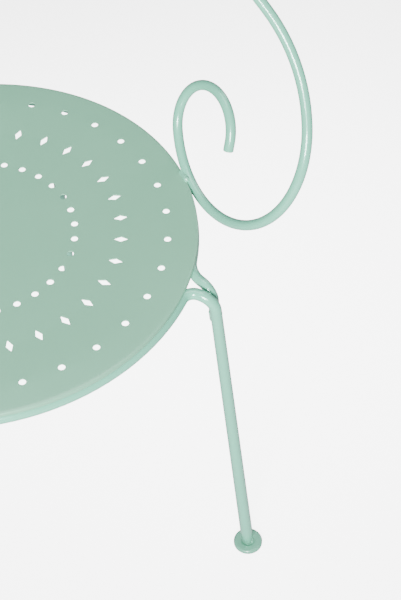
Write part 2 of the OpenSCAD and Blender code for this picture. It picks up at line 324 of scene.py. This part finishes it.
def powder_coat(name, base, seed, rough, peel=0.05):
    """Satin powder coat: orange peel, soft tone drift, flecks, thin edges, and painted shade darkening the
    hollows.
    """
    mat = bpy.data.materials.new(name)
    mat.use_nodes = True
    nt = mat.node_tree
    nt.nodes.clear()
    N, L = nt.nodes.new, nt.links.new
    out = N("ShaderNodeOutputMaterial")
    bsdf = N("ShaderNodeBsdfPrincipled")
    L(bsdf.outputs["BSDF"], out.inputs["Surface"])
    coord = N("ShaderNodeTexCoord")
    mapping = N("ShaderNodeMapping")
    mapping.inputs["Location"].default_value = (seed * 0.37, seed * 0.11, seed * 0.23)
    L(coord.outputs["Object"], mapping.inputs["Vector"])

    def noise_node(scale, detail):
        n = N("ShaderNodeTexNoise")
        n.inputs["Scale"].default_value = scale
        n.inputs["Detail"].default_value = detail
        L(mapping.outputs["Vector"], n.inputs["Vector"])
        return n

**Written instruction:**
Copy out every line of the data above, exactly as given.

**Answer to this problem:**
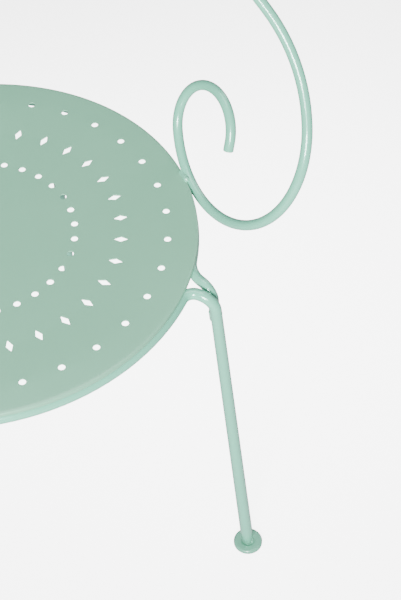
Write part 2 of the OpenSCAD and Blender code for this picture. It picks up at line 324 of scene.py. This part finishes it.
def powder_coat(name, base, seed, rough, peel=0.05):
    """Satin powder coat: orange peel, soft tone drift, flecks, thin edges, and painted shade darkening the
    hollows.
    """
    mat = bpy.data.materials.new(name)
    mat.use_nodes = True
    nt = mat.node_tree
    nt.nodes.clear()
    N, L = nt.nodes.new, nt.links.new
    out = N("ShaderNodeOutputMaterial")
    bsdf = N("ShaderNodeBsdfPrincipled")
    L(bsdf.outputs["BSDF"], out.inputs["Surface"])
    coord = N("ShaderNodeTexCoord")
    mapping = N("ShaderNodeMapping")
    mapping.inputs["Location"].default_value = (seed * 0.37, seed * 0.11, seed * 0.23)
    L(coord.outputs["Object"], mapping.inputs["Vector"])

    def noise_node(scale, detail):
        n = N("ShaderNodeTexNoise")
        n.inputs["Scale"].default_value = scale
        n.inputs["Detail"].default_value = detail
        L(mapping.outputs["Vector"], n.inputs["Vector"])
        return n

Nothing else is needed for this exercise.